President Downgrade told Speaker Boehner in a letter today, that the Obama administration is considering seven regulations that would add more than $1 billion to the federal deficit. However, Obama said these are “merely proposed” regulations.
The Washington Times reported:
President Obama told Speaker John A. Boehner in a letter Tuesday that his administration is considering seven regulations that would each cost the U.S. economy more than $1 billion per year, although he added that these rules are “merely proposed.”
All told, the seven proposed rules cited by Mr. Obama would cost companies at least $38 billion per year and could cost as much as $100 billion annually.
“Before finalizing any of them, we will take account of public comments and concerns and give careful consideration to cost-saving possibilities and alternatives,” Mr. Obama wrote to the Ohio Republican.
Mr. Boehner wrote to the president last Friday, asking for an accounting of proposed rules that would cost more than $1 billion annually. “The economy cannot withstand the barrage of major new federal regulations planned by the administration,” Mr. Boehner said.
When they return to work in Washington next week, House Republicans plan to focus on cutting government red tape as a way to promote job creation.
The president listed four proposed Environmental Protection Agency rules and three in the Department of Transportation as having the high potential cost. An EPA regulation on air quality standards could cost between $19 billion and $90 billion per year.

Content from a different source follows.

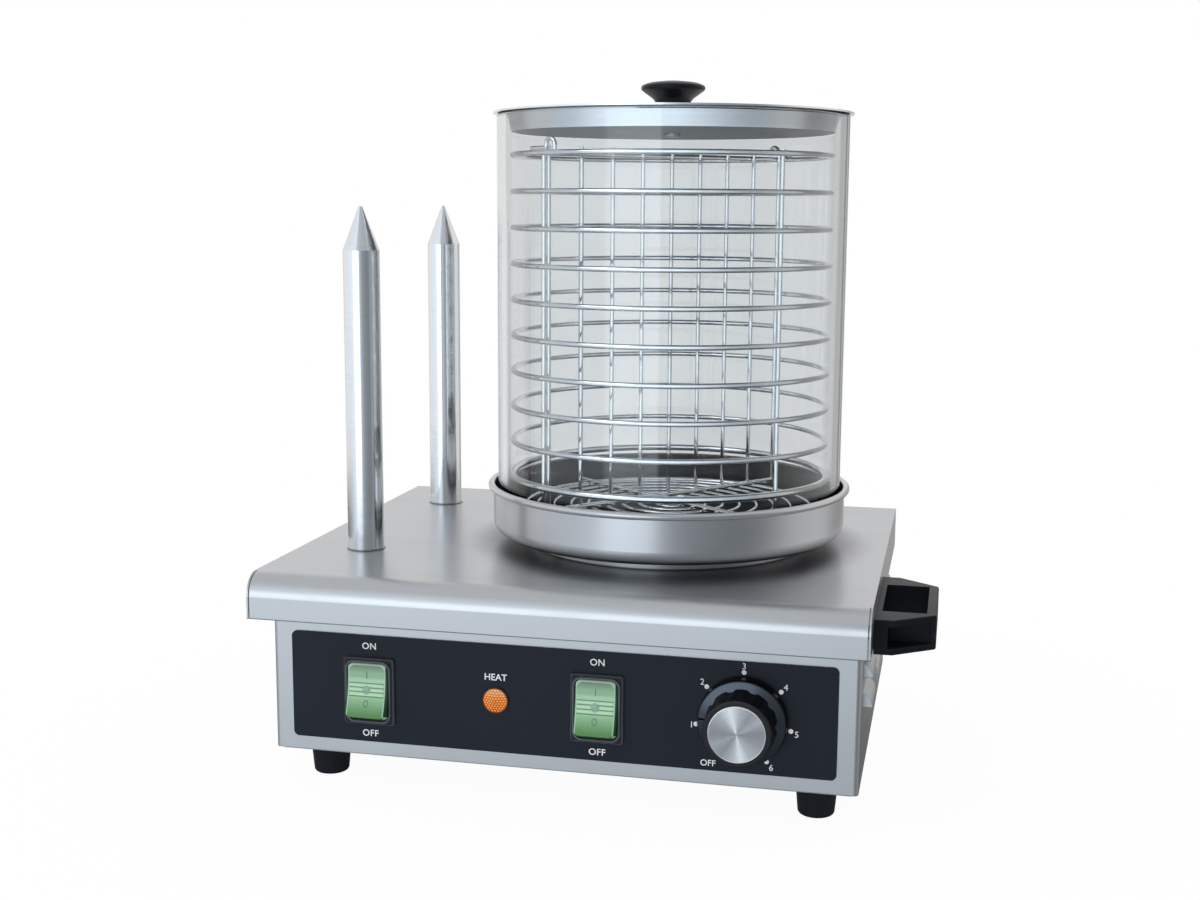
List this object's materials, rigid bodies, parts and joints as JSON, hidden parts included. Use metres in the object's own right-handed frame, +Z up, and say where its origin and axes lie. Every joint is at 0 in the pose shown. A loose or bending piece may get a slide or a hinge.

The administration has been sparring with industry and congressional Republicans over cutting government regulations for most of Mr. Obama’s presidency. In his letter, Mr. Obama argued that his administration has already cut red tape that will save more than $10 billion over the next five years.
The president also said the cost of “final, economically significant rules” were higher in the final two years of the administration of Republican George W. Bush than in the first two years of Mr. Obama’s administration. The U.S. Chamber of Commerce has questioned the administration’s tally.